O aprendizado de Santa Maria na resposta a situações de dor e trauma é reconhecido nacionalmente e foi empregado em outras emergências. Dassoler, do Santa Maria Acolhe, esteve em Mariana, Minas Gerais, depois do rompimento da barragem do Fundão, e em Chapecó, Santa Catarina, após a queda do avião com jogadores da Chapecoense, em 2016.
“Há muitas semelhanças entre os episódios, mas também diferenças. São cidades menores, e no caso de Mariana o fator desencadeador foi uma grande empresa (a Vale S.A., proprietária da barragem) e não um pequeno negócio. Em todas, porém, há o impacto da urgência, porque esses acontecimentos rompem a rotina não apenas das pessoas, mas da cidade”, afirma.
Uma medalha de agradecimento foi conferida pela Chapecoense a uma equipe de cinco profissionais do Santa Maria Acolhe, entre os quais estava Dassoler, que doou à Associação dos Familiares de Vítimas e Sobreviventes da Tragédia de Santa Maria (AAVTSM).
O secretário de Saúde de Santa Maria, Guilherme Ribas, diz que a concepção de atendimento em rede, fundamental no estágio atual do Santa Maria Acolhe, é a principal lição em termos de atendimento à saúde mental após o incêndio da Kiss.
“Sabemos que pacientes atendidos nessas situações chegarão, em algum momento, à alta.
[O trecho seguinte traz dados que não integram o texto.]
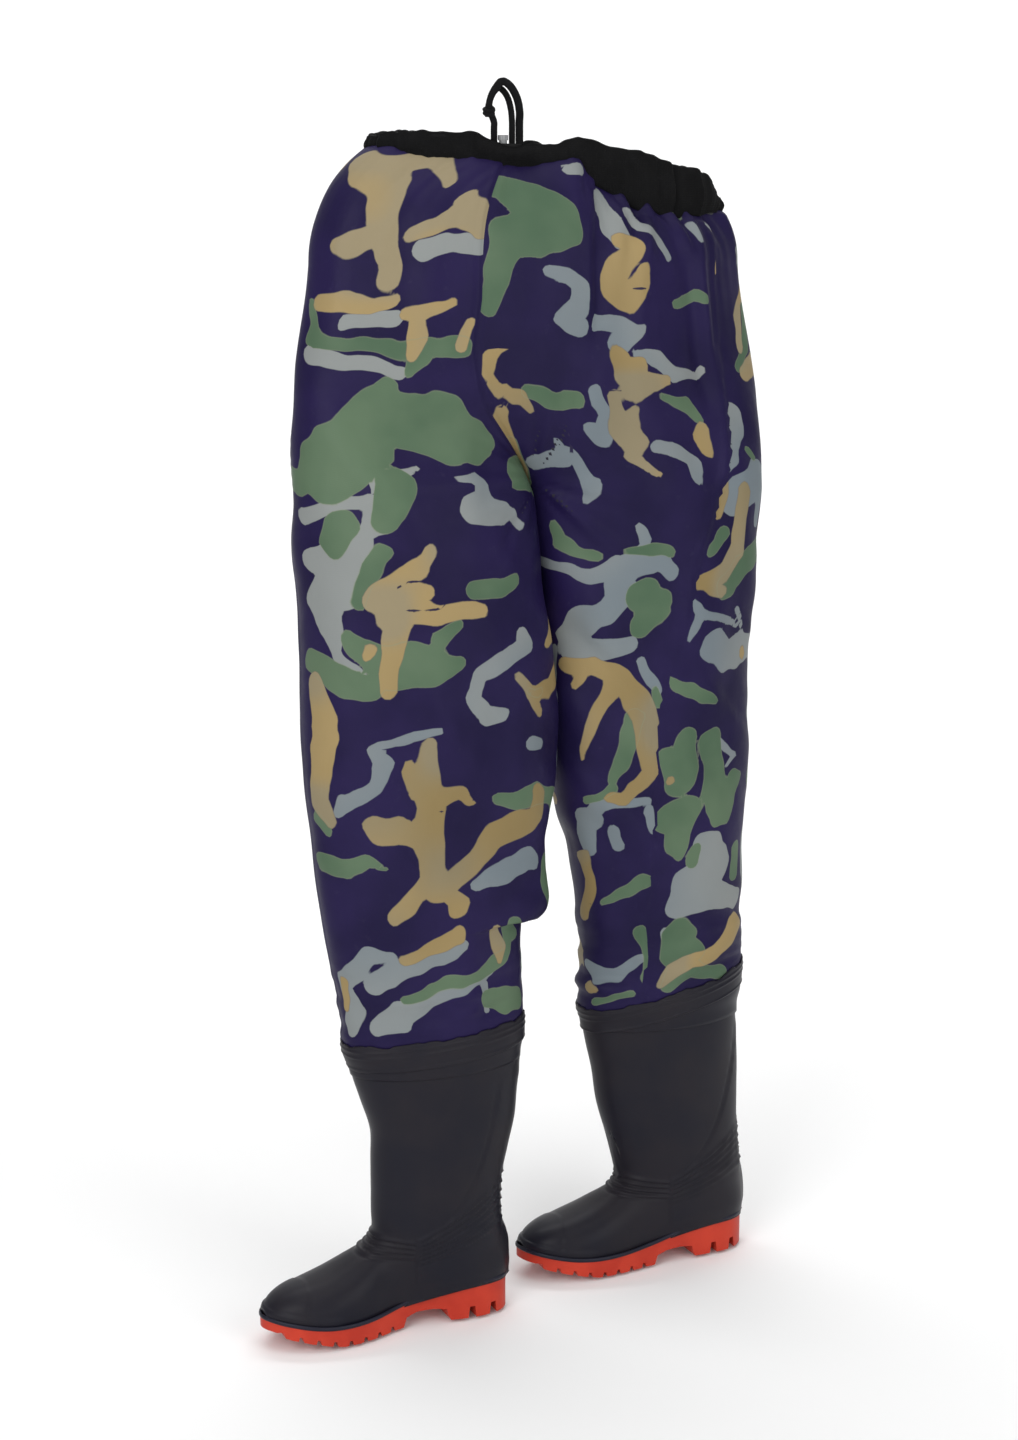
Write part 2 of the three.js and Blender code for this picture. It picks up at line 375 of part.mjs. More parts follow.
// -------------------------------------------------------------------- boots
function boot(side) {
  const B = BOOTS[side], at = (s, off) => [B.heel - s, B.y + B.medial * off];
  const outline = (d) => offsetLoop(FOOTPRINT, d).map(([s, o]) => at(s, o));
  // slab between two side profiles, cut across the foot
  const slab = (upper, lower) => {
    const line = [...upper, ...[...lower].reverse()];
    const shape = new THREE.Shape(line.map(([s, z]) => new THREE.Vector2(B.heel - s, z)));
    const g = new THREE.ExtrudeGeometry(shape, { depth: 160, bevelEnabled: false });
    g.rotateX(Math.PI / 2); g.translate(0, B.y + 80, 0);
    return solid(g);
  };
  const lift = (t, d) => t.map(([s, z]) => [s, z + d]);
  // outsole: heel block of three lugs, raised arch, forefoot lugs
  const tread = [[-20, 0], [20, 0], [22, 13], [29, 13], [31, 0], [46, 0], [48, 13], [55, 13], [57, 0], [76, 0], [80, 14], [112, 14], [128, 11]];
  for (let k = 0; k < 8; k++) {
    const s0 = 134 + k * 18, base = Math.max(0, (s0 + 6 - 214) * 0.19), end = Math.max(0, (s0 + 12 - 214) * 0.19);
    tread.push([s0, base], [s0 + 11.5, end], [s0 + 12.5, end + 6], [s0 + 16.8, end + 6]);
  }
  tread.push([300, 22]);
  const sole = solid(prism(outline(0), -5, 60)).intersect(slab(SOLE_TOP, tread));
  add(`${side}_boot_outsole`, geometryOf(sole), "sole");
  // foxing strip round the joint of sole and upper
  const strip = solid(prism(outline(1.6), -5, 60)).subtract(solid(prism(outline(-2.6), -6, 61))).intersect(slab(lift(SOLE_TOP, 5), lift(SOLE_TOP, 0.4)));
  add(`${side}_boot_welt`, geometryOf(strip), "welt");
  // moulded upper: foot and shaft in one wall
  const footLoops = (inset, low) => {
    const loops = [];
    for (const s of [4, 14, 45, 95, 130, 165, 200, 235, 260, 276, 283.5]) {
      const sc = Math.min(s, 286 - 3 - inset * 0.9), scl = Math.max(sc, 3 + inset);
      // half widths of the footprint at this distance
      const w = (sign) => { let best = 0; const P = FOOTPRINT, n = P.length; for (let i = 0; i < n; i++) { const a = P[i], b = P[(i + 1) % n]; if ((a[0] - scl) * (b[0] - scl) <= 0 && a[0] !== b[0]) { const o = a[1] + ((scl - a[0]) / (b[0] - a[0])) * (b[1] - a[1]); if (o * sign > best * sign || best === 0) best = sign > 0 ? Math.max(best || -99, o) : Math.min(best || 99, o); } } return best; };
      const wm = w(1) - 3 - inset, wl = w(-1) + 3 + inset, mid = (wm + wl) / 2, half = Math.max((wm - wl) / 2, 1.5);
      const z0 = lerpTable(SOLE_TOP, scl) + low, z1 = Math.max(lerpTable(FOOT_TOP, scl) - inset, z0 + 2), loop = [];
      for (let k = 0; k < 14; k++) {
        const a = (k / 14) * 2 * Math.PI, c = Math.cos(a), n = Math.sin(a);
        const e = 0.55, yy = Math.sign(c) * Math.pow(Math.abs(c), e) * half, zz = n >= 0 ? Math.pow(n, 0.8) : -Math.pow(-n, 0.35);
        const zc = z0 + (z1 - z0) * 0.38;
        const [X, Y] = at(scl, mid + yy);
        loop.push([X, Y, zz >= 0 ? zc + zz * (z1 - zc) : zc + zz * (zc - z0)]);
      }
      loops.push(loop);
    }
    return loops;
  };
  const shaftLoops = (inset, z0, z1) => {
    const zs = [...new Set([z0, 83, 130, 190, 256, 308, z1])].filter((z) => z >= z0 && z <= z1);
    return zs.map((z) => { const loop = []; for (let k = 0; k < 22; k++) loop.push(ring(B.shaft, z, (k / 22) * 2 * Math.PI, inset)); return loop; });
  };
  const around = new THREE.BoxGeometry(500, 300, 200); around.translate(B.heel - 143, B.y, 20);
  const margin = solid(around).subtract(solid(prism(outline(-3), -100, 200))).intersect(slab(lift(SOLE_TOP, 5.5), lift(SOLE_TOP, -30)));
  const above = slab([[-60, 400], [340, 400]], [[-60, 36.4], ...lift(SOLE_TOP, 0.4), [340, 33.4]]);
  const outer = solid(loft(footLoops(0, 0.4))).add(solid(loft(shaftLoops(0, 40, BOOT_TOP)))).subtract(margin).intersect(above);
  const floor = solid(prism(outline(-8), 0, 80)).intersect(slab(lift(SOLE_TOP, 14), lift(SOLE_TOP, 5)));
  const cavity = solid(loft(footLoops(PVC, 5))).add(solid(loft(shaftLoops(PVC, 45, BOOT_TOP + 5)))).add(floor);
  add(`${side}_boot_upper`, geometryOf(outer.subtract(cavity)), "upper");
  // ribbed weld band round the top of the shaft
  add(`${side}_boot_collar`, sweepRing((th) => {
    const p = [], z1 = BOOT_TOP - 0.5, z0 = z1 - COLLAR_HEIGHT;
    for (let k = 0; k <= 4; k++) p.push(ring(B.shaft, z0 + ((z1 - z0) * k) / 4, th, k % 2 ? -3.0 : -2.2));
    for (let k = 4; k >= 0; k -= 4) p.push(ring(B.shaft, z0 + ((z1 - z0) * k) / 4, th, -1.0));
    return p;
  }, 22), "upper");
  // knitted lining of the shaft and the loose insole
  add(`${side}_boot_lining`, sweepRing((th) => {
    const p = [], zs = [130, 190, 256, 303];
    for (const z of zs) p.push(ring(B.shaft, z, th, PVC + 0.9));
    for (const z of [...zs].reverse()) p.push(ring(B.shaft, z, th, PVC + 2.3));
    return p;
  }, 22), "lining");
  const insole = solid(prism(outline(-9), 0, 60)).intersect(slab(lift(SOLE_TOP, 9.2), lift(SOLE_TOP, 5.8)));
  add(`${side}_boot_insole`, geometryOf(insole), "lining");
}
boot("right");
boot("left");

export default waders;
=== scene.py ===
import math
import bpy
import bmesh
import numpy as np
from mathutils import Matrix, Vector


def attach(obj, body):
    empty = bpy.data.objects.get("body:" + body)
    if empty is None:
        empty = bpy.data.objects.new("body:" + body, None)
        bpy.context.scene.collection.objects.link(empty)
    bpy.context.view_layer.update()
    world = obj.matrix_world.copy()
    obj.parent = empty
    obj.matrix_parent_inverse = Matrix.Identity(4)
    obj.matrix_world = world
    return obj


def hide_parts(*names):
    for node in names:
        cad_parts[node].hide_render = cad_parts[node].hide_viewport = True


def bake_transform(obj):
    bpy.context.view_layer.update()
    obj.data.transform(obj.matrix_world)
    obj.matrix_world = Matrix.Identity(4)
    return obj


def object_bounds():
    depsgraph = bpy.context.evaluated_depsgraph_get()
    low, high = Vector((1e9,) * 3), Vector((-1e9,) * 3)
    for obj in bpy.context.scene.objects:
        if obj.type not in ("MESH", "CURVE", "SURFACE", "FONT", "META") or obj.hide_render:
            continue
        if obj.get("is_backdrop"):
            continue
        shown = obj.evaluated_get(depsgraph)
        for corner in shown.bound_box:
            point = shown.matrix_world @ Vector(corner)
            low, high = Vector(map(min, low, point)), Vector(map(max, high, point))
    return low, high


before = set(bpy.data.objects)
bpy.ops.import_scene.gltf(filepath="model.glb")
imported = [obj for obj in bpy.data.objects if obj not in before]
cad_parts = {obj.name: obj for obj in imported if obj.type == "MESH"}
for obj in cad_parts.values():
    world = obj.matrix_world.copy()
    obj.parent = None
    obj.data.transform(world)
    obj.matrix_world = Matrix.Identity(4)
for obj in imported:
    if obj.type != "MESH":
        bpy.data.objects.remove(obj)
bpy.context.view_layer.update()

ORIGIN = np.array([-37.0, -66.6, 1330.0])          # the hanging point, in mm above the soles


def M(p):
    """millimetres above the soles -> metres in the row frame"""
    return (np.asarray(p, float) - ORIGIN) / 1000.0


# ------------------------------------------------------------------ camera
AZ, PITCH = math.radians(24.0), math.radians(11.1)
cam_data = bpy.data.cameras.new("camera")
cam = bpy.data.objects.new("camera", cam_data)
bpy.context.scene.collection.objects.link(cam)
cam_data.sensor_width = 36.0
cam_data.lens = 60.9
cam.location = Vector(M([-1071.5, -2406.7, 1172.6]))
aim = Vector((math.sin(AZ) * math.cos(PITCH), math.cos(AZ) * math.cos(PITCH), -math.sin(PITCH)))
cam.rotation_mode = "QUATERNION"
cam.rotation_quaternion = aim.to_track_quat("-Z", "Y")
cam_data.clip_start, cam_data.clip_end = 0.05, 60.0
bpy.context.scene.camera = cam

# ----------------------------------------------------------------- helpers
rng = np.random.RandomState(7)
_tab = np.random.RandomState(11).rand(64, 64, 64) * 2 - 1


def noise3(p, scale, seed=0):
    """smooth value noise in -1..1 at points p (n, 3), feature size scale in mm (one or three numbers)"""
    q = np.asarray(p, float) / np.asarray(scale, float) + seed * 17.31
    i = np.floor(q).astype(int)
    f = q - i
    f = f * f * f * (f * (f * 6 - 15) + 10)
    out = 0
    for dx in (0, 1):
        for dy in (0, 1):
            for dz in (0, 1):
                w = (f[..., 0] if dx else 1 - f[..., 0]) * (f[..., 1] if dy else 1 - f[..., 1]) * (f[..., 2] if dz else 1 - f[..., 2])
                out = out + w * _tab[(i[..., 0] + dx) & 63, (i[..., 1] + dy) & 63, (i[..., 2] + dz) & 63]
    return out * 1.5


def noise1(x, scale, seed=0):
    x = np.asarray(x, float)
    return noise3(np.stack([x, np.full_like(x, 3.7 * scale), np.full_like(x, 9.1 * scale)], -1), scale, seed)


def smooth(a, b, x):
    t = np.clip((x - a) / (b - a), 0, 1)
    return t * t * (3 - 2 * t)


def table(t, x, k=1):
    return np.interp(x, [r[0] for r in t], [r[k] for r in t])


def smooth_table(t, x, k=1):
    """the table's values on a curve without kinks"""
    xs = np.array([r[0] for r in t], float)
    ys = np.array([r[k] for r in t], float)
    m = np.gradient(ys, xs)
    x = np.clip(x, xs[0], xs[-1])
    j = np.clip(np.searchsorted(xs, x) - 1, 0, len(xs) - 2)
    h = xs[j + 1] - xs[j]
    u = (x - xs[j]) / h
    return ((2 * u**3 - 3 * u**2 + 1) * ys[j] + (u**3 - 2 * u**2 + u) * h * m[j]
            + (-2 * u**3 + 3 * u**2) * ys[j + 1] + (u**3 - u**2) * h * m[j + 1])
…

Nesse momento, precisarão ser acompanhados por meio de unidades e profissionais próximos de seus locais de residência, sejam postos de saúde, ambulatórios, serviços mantidos por instituições de ensino”, argumenta. No caso de Santa Maria, a prefeitura já trabalha com a possibilidade de acionar essa rede para atender a uma eventual demanda reprimida na área de saúde mental depois de dois anos de pandemia de covid-19.
No julgamento de dezembro, duas equipes de filmagem da TV Ovo, oficina audiovisual comunitária sem fins lucrativos criada há 25 anos, gravaram o deslocamento de ônibus e as reações de sobreviventes e familiares ao andamento das sessões. Um dos fundadores da produtora, o jornalista e cineclubista Marcos Borba participou das gravações.
“Temos uma relação muito próxima com os familiares, especialmente nos últimos cinco ou seis anos, e nos sentimos na obrigação de mostrar como reviveriam o trauma. Depois da perda dos filhos e parentes, o julgamento talvez tenha sido a maior dor enfrentada por essas pessoas”, diz Borba. “A gente conseguiu captar momentos de muita raiva, angústia, explosão emocional, sentimentos à flor da pele.” No momento, a TV Ovo negocia com uma plataforma de streaming o lançamento do documentário em formato de série ainda este ano.